Whatever the ultimate price tag is for the Russia-Ukraine war, global reinsurers are likely to assume about one-half of the potential specialty insurance losses, resulting in an earnings event for most reinsurers and a capital event for a few outliers, said S&P.
S&P looked at three scenarios to develop its estimates.
Under Scenario 1, S&P calculates a $16 billion total loss, which assumes global insured aviation losses of $6 billion and $10 billion from the other specialty lines. (The top 21 global reinsurers are likely to carry 50% of that amount, S&P said. See below for S&P’s list of top 21 reinsurers).
Diving into its aviation loss calculations, S&P said this base-case assumption in Scenario 1 reflects industry reports that only 78 aircraft out of 515 aircraft leased to Russian airlines have been safely recovered.
“From discussions with market participants, we understand that the appraised insured value of all the 515 aircraft is about $12 billion,” said S&P, noting, however, the insured loss is likely to be lower because of the 78 recovered aircraft. “We also assume that some coverage has been cancelled and some potential court decisions do not foresee the highest sums insured and coverage.”

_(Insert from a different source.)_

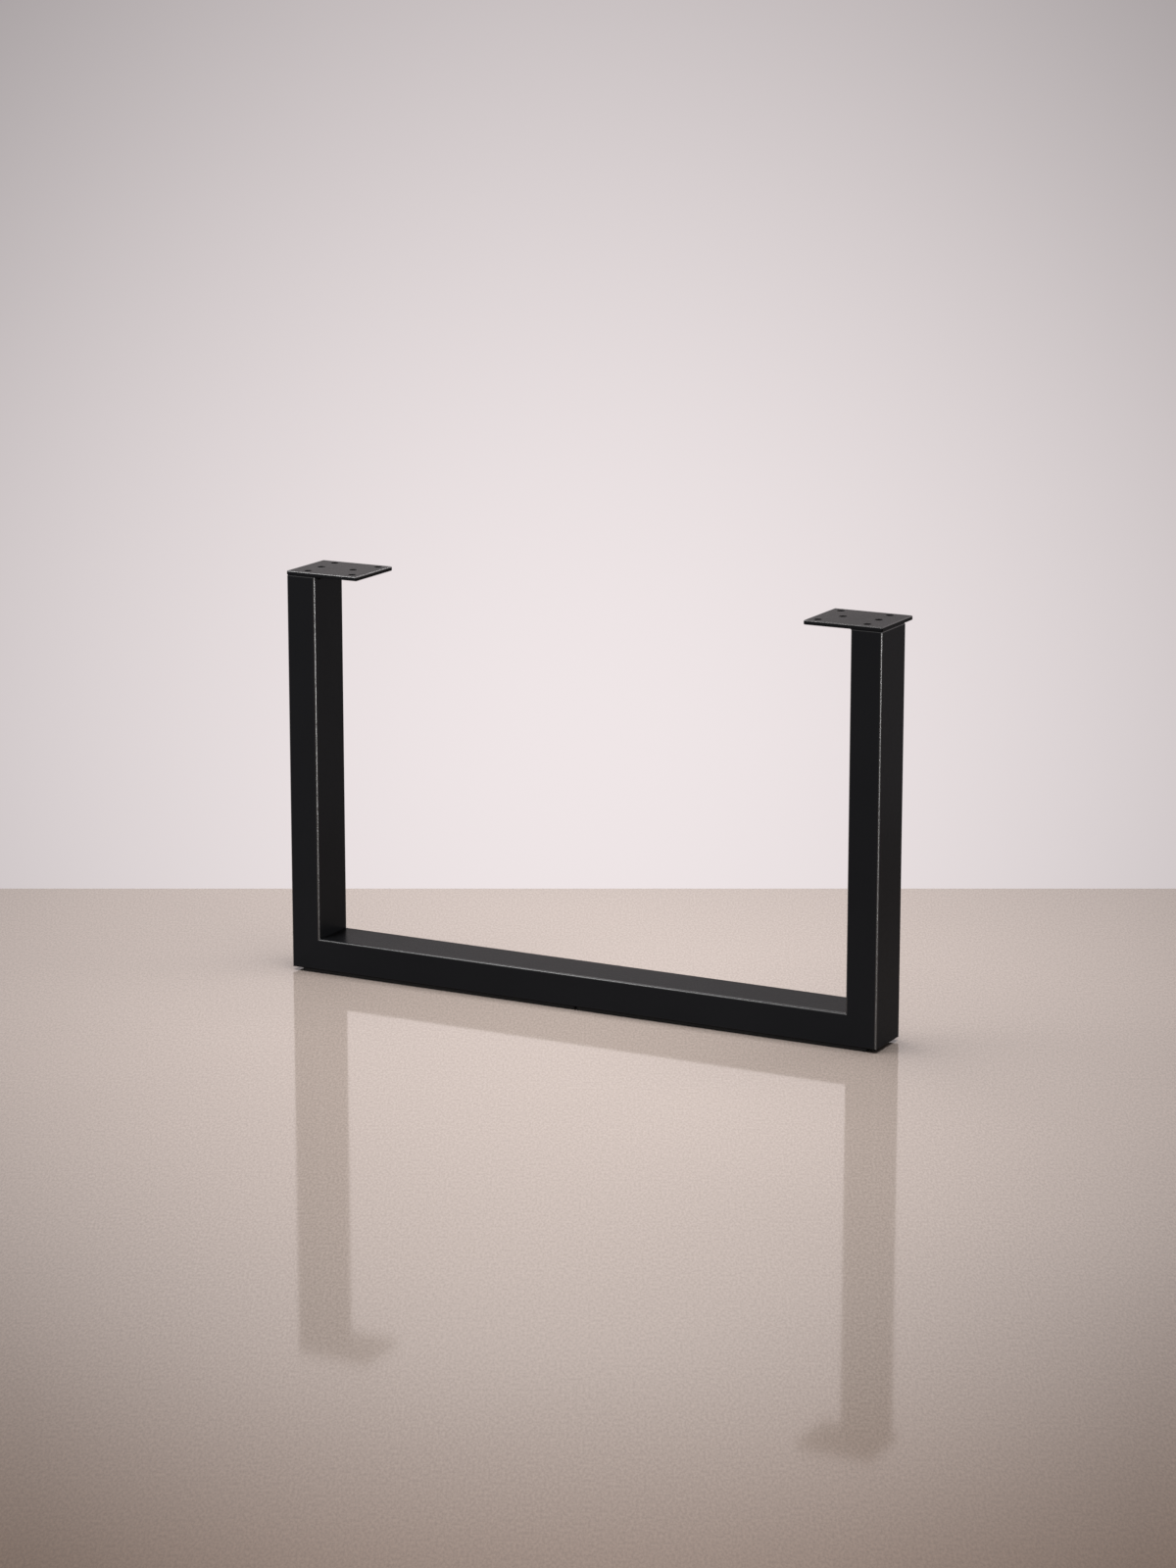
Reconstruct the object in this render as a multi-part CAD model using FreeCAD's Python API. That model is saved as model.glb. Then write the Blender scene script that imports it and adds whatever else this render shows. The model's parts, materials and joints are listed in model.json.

Under Scenario 2, S&P calculates a higher figure for aviation and specialty lines’ losses of a total of $27 billion, comprising $12 billion and $15 billion, respectively. (Once again, the top 21 global reinsurers are likely to carry 50% of that amount).
Its calculation for aviation claims broadly reflects “the appraised insured value of the 515 aircraft, that most policies are not cancellable, and that a majority of potential court decisions fall in favor of lessors versus insurers in terms of sums at risk,” S&P continued.
Under Scenario 3, the total losses for aviation and specialty lines reach a total of $35 billion, which assumes aviation insured losses of $15 billion and specialty lines losses of about $20 billion. (The top 21 global reinsurers could be on the hook for 50% of that amount).
Detailing its assumption for aviation, S&P said it reflects “even higher losses compared to the appraised insured value.”
“This reflects potential uncertainties surrounding the exact insured value, the assumption that the vast majority of policies are not cancellable, and that the vast majority of potential court cases rule in favor of lessors with the highest possible insured sums at risk (if, for example, the insured event is classified as theft instead of an act of war),” the report added.
These three scenarios carry “significant uncertainties,” but provide “an indication of the potential exposures for the global insurance industry and the share that may be assumed by the top 21 global reinsurers,” the report went on to say.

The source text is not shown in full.